Teaching Clients Results in Bigger Jobs Later!

With an economy that is forcing people to care for their homes themselves, I am surprised more contractors are not offering DIY classes like Home Depot. Now, before anyone get’s going on a Home Depot rant, the model they are using is one you can use yourself to bring in new clients or customers.

Let’s use me as an example

I am your perfect case study. My wife has me doing a massive painting program this fall around the house as we move around the kid’s rooms and our home office. I will do all the painting myself since that is about all I can do. But if someone were to show me how to become better painter inside my home, then I would more than likely be willing to hire them to paint the exterior when it came time to do that.

Don’t teach, tell!

The model Home Depot uses is simple, show someone how to do it and sell them the supplies complete it. Well, it is a bit different if you want to get the work, but the philosophy is the same. You tell them what they need to do, then charge them to do it. For example, if you are a plumber and you show me how to do minor plumbing repairs, who do you think I am calling when I have a busted drain? Or let’s say you do roofing and siding and you show me how to do minor shingle repairs or how to fix small holes in my siding, who am I calling when the tree goes through my roof? You get the point.

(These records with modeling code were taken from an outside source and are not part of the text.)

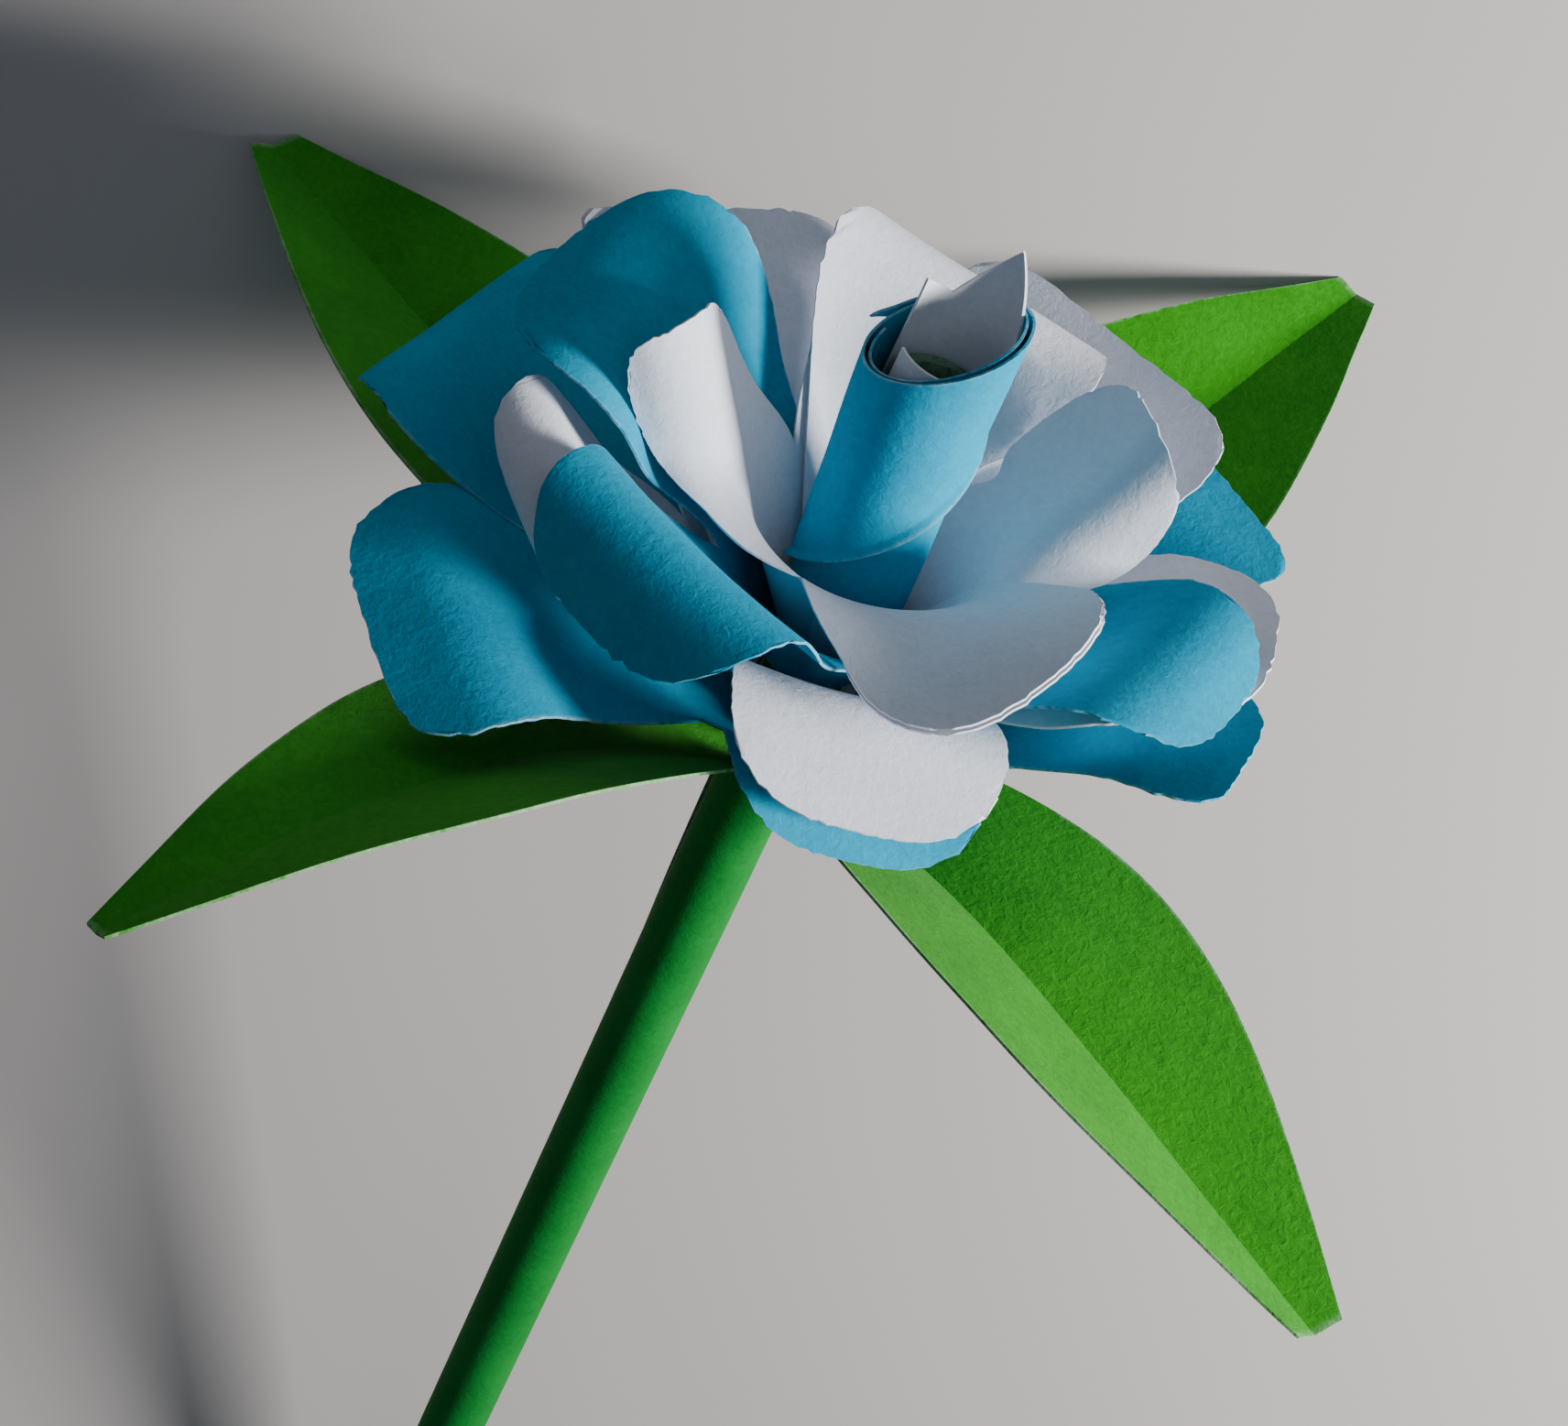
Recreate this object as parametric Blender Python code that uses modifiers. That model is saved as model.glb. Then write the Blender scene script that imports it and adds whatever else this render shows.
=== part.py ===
"""Paper rose on a rolled paper stem: three petal cups, a ring of two petal strips and a rolled bud,
glued one inside the other on a green stem above a four-leaf star. Every sheet starts as a flat cut
square, is curled petal by petal and is then rolled into its cup.

The flower is modelled in its own frame, with the stem along +Z and the leaf star at z = 0. An empty
then lays it down as it rests on a table: on the end of its stem and the tips of its two back leaves."""

import math

import bmesh
import bpy
from mathutils import Matrix, Vector

MM = 0.001

# Paper
PAPER_THICKNESS = 0.2 * MM
GLUE_GAP = 0.3 * MM  # between two sheets, or a sheet and the stem
SHEET_STEP = PAPER_THICKNESS + GLUE_GAP  # from one sheet's middle to the next one's

# Petals: a square folded three times and cut gives eight petals of 45 degrees
BLUE_PETAL = 43 * MM  # from the centre of the square to the petal's tip
WHITE_PETAL = 40 * MM
STRIP_PETAL = 36 * MM
NOTCH_LENGTH = 19 * MM  # from the centre to where two petals part
HALF_WEDGE = math.pi / 8
NOTCH_GAPE = 0.05  # share of the wedge that the scissors take at each side of a notch
PETAL_COLUMNS = 6
RING_ROWS = 3
PETAL_ROWS = 8

# Stem
STEM_RADIUS = 3.25 * MM
STEM_WALL = 0.9 * MM
STEM_LENGTH = 200 * MM
STEM_TOP = 34 * MM  # above the leaves
SEAM_STEP = 0.15 * MM  # the edge of the rolled sheet
SEAM_TWIST = math.radians(230)  # over the whole stem
STEM_SIDES = 24
STEM_RINGS = 8

# Leaf star: one square, cut into four leaves that stay joined round the stem
LEAF_LENGTH = 70 * MM
LEAF_NOTCH = 9 * MM
LEAF_COLUMNS = 4
LEAF_ROWS = 12

BLUE = (0.0, 0.43, 0.66)
WHITE = (0.78, 0.80, 0.84)
LEAF_GREEN = (0.02, 0.24, 0.01)
STEM_GREEN = (0.01, 0.22, 0.03)


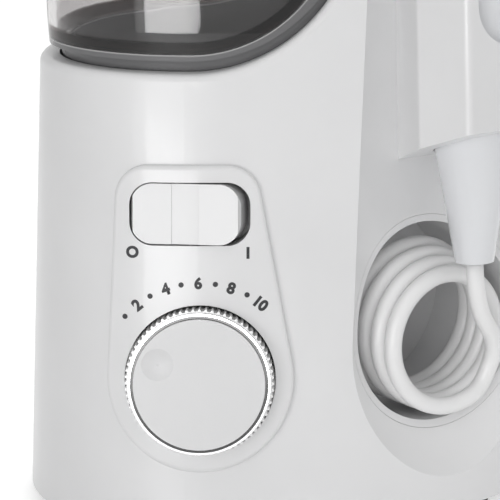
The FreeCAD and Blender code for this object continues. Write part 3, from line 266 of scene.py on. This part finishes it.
def add_bump(tree, shader, noise, strength, distance):
    """Fine relief from a noise."""
    bump = tree.nodes.new("ShaderNodeBump")
    bump.inputs["Strength"].default_value = strength
    bump.inputs["Distance"].default_value = distance
    tree.links.new(noise.outputs[0], bump.inputs["Height"])
    tree.links.new(bump.outputs["Normal"], shader.inputs["Normal"])


def vary(tree, shader, noise, socket, low, high):
    """Spreads a noise over one number of the shader."""
    spread = tree.nodes.new("ShaderNodeMapRange")
    spread.inputs["To Min"].default_value = low
    spread.inputs["To Max"].default_value = high
    tree.links.new(noise.outputs[0], spread.inputs["Value"])
    tree.links.new(spread.outputs["Result"], shader.inputs[socket])


def tint(tree, shader, noise, dark, light):
    """Clouds the base colour between two tones."""
    ramp = tree.nodes.new("ShaderNodeValToRGB")
    ramp.color_ramp.elements[0].position = 0.35
    ramp.color_ramp.elements[0].color = (*dark, 1)
    ramp.color_ramp.elements[1].position = 0.65
    ramp.color_ramp.elements[1].color = (*light, 1)
    tree.links.new(noise.outputs[0], ramp.inputs["Fac"])
    tree.links.new(ramp.outputs["Color"], shader.inputs["Base Color"])


def plastic(name, color, rough, grain_scale=900, grain=0.02, coat=0.0, spread=0.012):
    """Moulded plastic: fine grain, slightly uneven colour and gloss."""
    material, tree, shader = new_material(name)
    cloud = link_noise(tree, 35, 3)
    light = tuple(min(1, part + spread) for part in color)
    dark = tuple(max(0, part - spread) for part in color)
    tint(tree, shader, cloud, dark, light)
    vary(tree, shader, cloud, "Roughness", rough * 0.88, rough * 1.12)
    fine = link_noise(tree, grain_scale, 2)
    add_bump(tree, shader, fine, grain, 0.0002)
    shader.inputs["Coat Weight"].default_value = coat
    shader.inputs["Coat Roughness"].default_value = 0.06
    shader.inputs["IOR"].default_value = 1.47
    return material


# The rim sweeps up to the right round an axis at this place; the tank's zones follow it, in millimetres.
RIM_CENTRE = -26.5 * MM
RIM_RADIUS = 42 * MM
RIM_MIDDLE = 160 * MM
RAMP_REACH = 40.0
FOOT_END = 4.5 / RAMP_REACH
BAND_END = 7.3 / RAMP_REACH
# Width of each painted highlight line along the dark band.
EDGE_LINE = 0.4 / RAMP_REACH


def math_node(tree, operation, first, second):
    """One sum of a material; a plain number or another node's output on each side."""
    node = tree.nodes.new("ShaderNodeMath")
    node.operation = operation
    for socket, value in zip(node.inputs, (first, second)):
        if isinstance(value, float):
            socket.default_value = value
        else:
            tree.links.new(value, socket)
    return node.outputs["Value"]


def above_rim(tree):
    """Distance in millimetres from the swept rim up into the tank."""
    place = tree.nodes.new("ShaderNodeTexCoord")
    parts = tree.nodes.new("ShaderNodeSeparateXYZ")
    tree.links.new(place.outputs["Object"], parts.inputs["Vector"])
    across = math_node(tree, "MAXIMUM", math_node(tree, "SUBTRACT", parts.outputs["X"], RIM_CENTRE), 0.0)
    down = math_node(tree, "MINIMUM", math_node(tree, "SUBTRACT", parts.outputs["Z"], RIM_MIDDLE), 0.0)
    square = math_node(tree, "ADD", math_node(tree, "MULTIPLY", across, across),
                       math_node(tree, "MULTIPLY", down, down))
    away = math_node(tree, "SQRT", square, 0.0)
    return math_node(tree, "MULTIPLY", math_node(tree, "SUBTRACT", RIM_RADIUS, away), 1000.0)


def make_smoked(name):
    """Smoked plastic: a grey foot in the rim, its smoke tint with painted shade of the dark recess seen through
    it; a dark edge between two painted highlight lines; a clear wall above.
    """
    material, tree, shader = new_material(name)
    cloud = link_noise(tree, 60, 2)
    vary(tree, shader, cloud, "Roughness", 0.02, 0.05)
    ramp = tree.nodes.new("ShaderNodeValToRGB")
    # The foot's grey is its smoke tint plus painted shade: the dark recess behind the foot is painted into its
    # colour.
    foot_tint_and_painted_shade = (0.20, 0.20, 0.205)
    band = (0.022, 0.014, 0.013)
    # glint: painted highlight lines along both edges of the dark band.
    glint = (0.75, 0.74, 0.74)
    clear = (0.64, 0.625, 0.625)
    upper = (0.74, 0.73, 0.73)
    stops = ((FOOT_END - EDGE_LINE, foot_tint_and_painted_shade), (FOOT_END, glint), (FOOT_END + EDGE_LINE, band),
             (BAND_END, band), (BAND_END + EDGE_LINE, glint), (BAND_END + 2 * EDGE_LINE, clear))
    ramp.color_ramp.elements[0].color = (*foot_tint_and_painted_shade, 1)
    ramp.color_ramp.elements[1].color = (*upper, 1)
    for place, color in stops:
        ramp.color_ramp.elements.new(place).color = (*color, 1)
    height = math_node(tree, "MULTIPLY", above_rim(tree), 1 / RAMP_REACH)
    tree.links.new(height, ramp.inputs["Fac"])
    uneven = tree.nodes.new("ShaderNodeMixRGB")
    uneven.blend_type = "MULTIPLY"
    uneven.inputs["Fac"].default_value = 0.04
    tree.links.new(ramp.outputs["Color"], uneven.inputs["Color1"])
    tree.links.new(cloud.outputs[0], uneven.inputs["Color2"])
    tree.links.new(uneven.outputs["Color"], shader.inputs["Base Color"])
    # The foot lets only a quarter of the light through, so its painted shade shows; the wall above lets all of it
    # through.
    above = math_node(tree, "MULTIPLY", math_node(tree, "GREATER_THAN", height, FOOT_END), 0.75)
    tree.links.new(math_node(tree, "ADD", above, 0.25), shader.inputs["Transmission Weight"])
    shader.inputs["IOR"].default_value = 1.46
    return material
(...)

Give people just enough information to enable them to feel empowered, and then wait for the bigger jobs to come along. And all for the cost of a hotel conference room and some donuts! So this winter when you are playing solitaire waiting for the ice to thaw, why not reach out to 10 or 20 of your previous customers or clients and tell them you are putting on a demonstration on home improvement projects they can do themselves, I bet you book a job for the spring out of it!

Photo Credit: Dru Bloomfield

4 responses to “Let Home Depot Be Your Guide to New Clients”

  1. Elle Avatar

    Another awesome post. I’ve been considering trying to figure out a resourceful tutorial ti assist in teaching the customers things they can do for small home improvement around the house.

    1. Darren Avatar

      Thanks Lauren!

      Great talking to you guys tonight!

  2. Rob Avatar

    I am not sure that this model translates to a contractor. It is not just the cost of the hotel room and donuts. That’s a little misleading.

    There is a ton of prep time. You just don’t rent a room, buy donuts and boom have a demo. You need a plan, schedule, invitations made and sent, RSVP’s organized and managed, materials to complete the demo, setup and clean up, the list goes on. It would cost, in time and materials, several thousand dollars to pull of one demo.

    I don’t know about most of us, but I don’t have a thousand dollars to waste on a slim chance that I would get a “bigger” job. My dollars and hours would be better spent on other marketing strategies, with a better, and proven, ROI.

    1. Darren Avatar

      Hey Rob,

      Thanks for stopping by and commenting. You are right, it doesn’t work for all, but is a cheap way (compared to other opportunities) to speak to people who you have already done business with (since this approach would get the best results from former clients or customers) and who might be in the market. Remember, you don’t need a packed house, just a few people who are hyper-motivated could be enough.